Comecemos pelo flamenco. Celebrando os 20 anos da sua companhia de baile, a coreógrafa e bailaora Sara Baras apresentou nos dias 10 e 11, no Casino Estoril (integrada nas iniciativas do Festival Flamenco deste ano), um espectáculo do qual se poderá dizer que a propaganda prévia não fantasiou a realidade. Sara, bem como o seu marido José Serrano, também ele coreógrafo e bailaor, combinam uma formidável energia com uma gestão inteligente e meticulosa de passos e gestos, num todo harmonioso e exuberante, comandado a nervo e sentimento, que se expande a todos os restantes elementos da companhia, de bailaores a cantaores e músicos. Nos folhetos prometia-se algo entre “o silêncio e a agitação, a multidão e a solidão, a luz e as sombras, a magia e o sentimento”, e Sombras (assim se chama o espectáculo), mais do que confirmar tais parâmetros, revelou-se na essência luminoso, mesmo quando a luz irradiava da penumbra. Com a farruca por pano de fundo, percorreu outros palos mas sem aquela sensação de exibicionismo folclórico que tantas vezes constrange. Tudo pareceu ajustado e elegante, do baile ao cante, do sapateado mais poderoso e enérgico às coreografias mais suavemente arrebatadoras. Sombras, no que testemunha da alma flamenca e da sua carga emocional, é merecedor do maior aplauso.

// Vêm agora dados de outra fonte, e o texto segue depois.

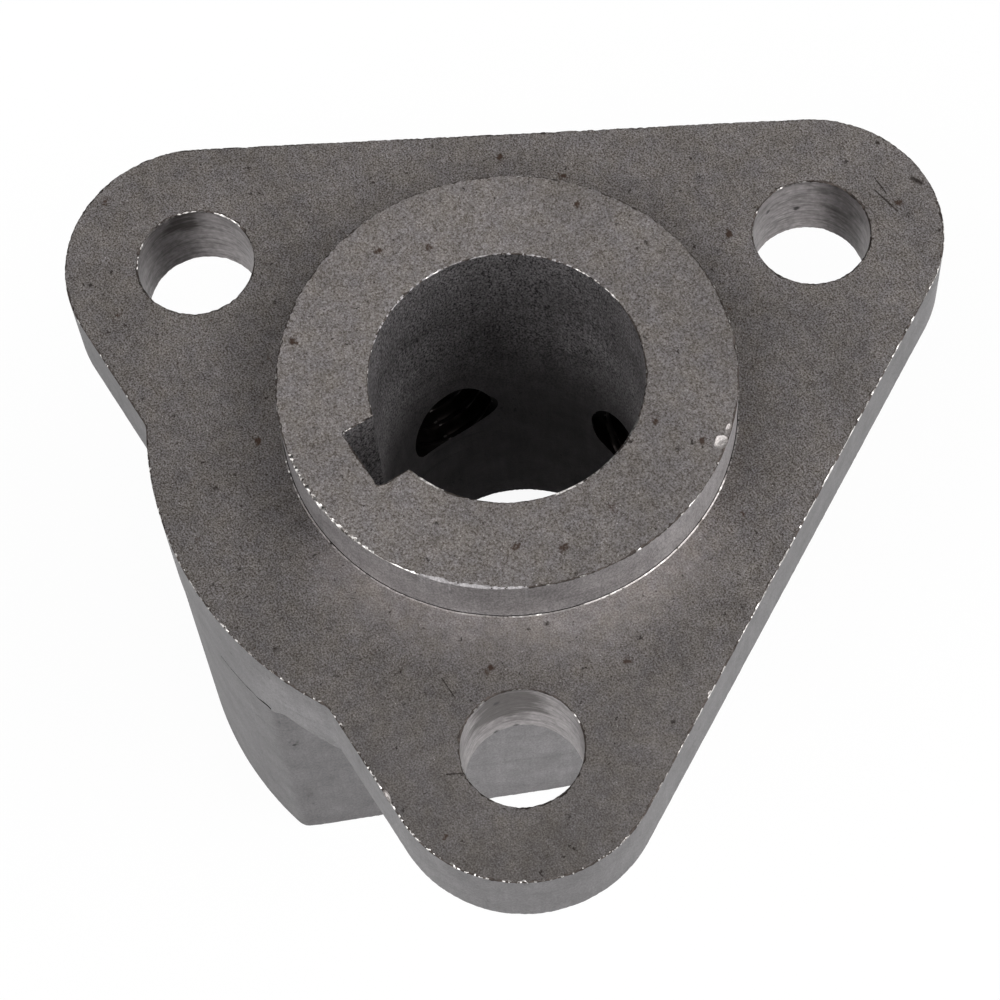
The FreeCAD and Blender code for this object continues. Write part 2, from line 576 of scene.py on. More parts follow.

Por falar em aplausos: eles não faltaram a Celeste Rodrigues, no seu extraordinário encontro com o público no Tivoli BBVA, na noite de 11 de Maio. Grande senhora do fado, soube assenhorear-se do palco logo nos primeiros momentos e dele manteve o domínio até final, feliz quando desceu destemidamente as escadas à boca de cena para, cantando, ir cumprimentando o público. Não foi um exercício passadista de visitar os seus monumentais 73 anos de carreira e 95 de vida, mas sim a demonstração de como uma mulher quase centenária consegue tirar partido da expressividade da sua voz (necessariamente limitada pelos anos) e brindar-nos com interpretações emocionantes de fados seus ou de temas de outros, indo do Fado Celeste ao Abandono de David Mourão-Ferreira e Alain Oulman que Amália, sua irmã, imortalizou, ou até A Noite do meu bem, da brasileira Dolores Duran. Com Pedro de Castro (guitarra), André Ramos (viola de fado), Francisco Gaspar (viola baixo), a noite viveu também de outras vozes, cantando fados dela (e alguns com ela): Teresinha Landeiro, Duarte, Helder Moutinho, Fábia Rebordão, Jorge Fernando, Kátia Guerreiro. Ou o bisneto de Celeste, o jovem guitarrista Gaspar Varela, que também aqui a acompanhou. Mas se fosse preciso eleger um momento alto dos vários que a noite teve, foi o do fado Lisboa (de Artur Ribeiro e Ferrer Trindade), cantado a duas vozes por Celeste e Helder Moutinho: “Quando eu partir/ reza por mim Lisboa.” Nada a ver com despedida, apenas uma bela festa. Haverá outras.

Por fim, na mesma noite mas mais tarde e noutro lugar (n’A Barraca, repetindo sábado no El Ultimo Tango), foi a vez do tango. Martín Alvarado, voz celebrada em vários países, argentino sediado em Madrid, foi estrela episódica num encontro que desejamos se repita por cá, em espaços maiores. Guitarra e voz, primeiro, depois acompanhado pelo sentido bandoneón de Walter Hidalgo, e por fim a três vozes, as deles e também a da cantora e actriz Mariana Abrunheiro, em excelente forma vocal. Se o tango que habita a voz de Martín Alvarado é feito de subtilezas e minúcias tonais que aos poucos se vão absorvendo como aromas delicados (fora dos habituais cânones dos cantores de voz possante ou abrasiva), o seu jogo vocal com Walter e Mariana acabou por nos levar a outros patamares. E Alfonsina y el mar, a três, foi disso uma muito bela prova.

Fado, flamenco, tango: territórios de proximidade, felizes nessa vizinhança. Há outros: como, no meio da parafernália (por vezes espampanante, outras tantas idiota) do Festival da Eurovisão, escutar Salvador Sobral e Caetano Veloso a cantarem juntos Amar pelos dois. Um momento de musical sobriedade em pleno fogo-de-artifício. Há mais, por aí, à nossa espera.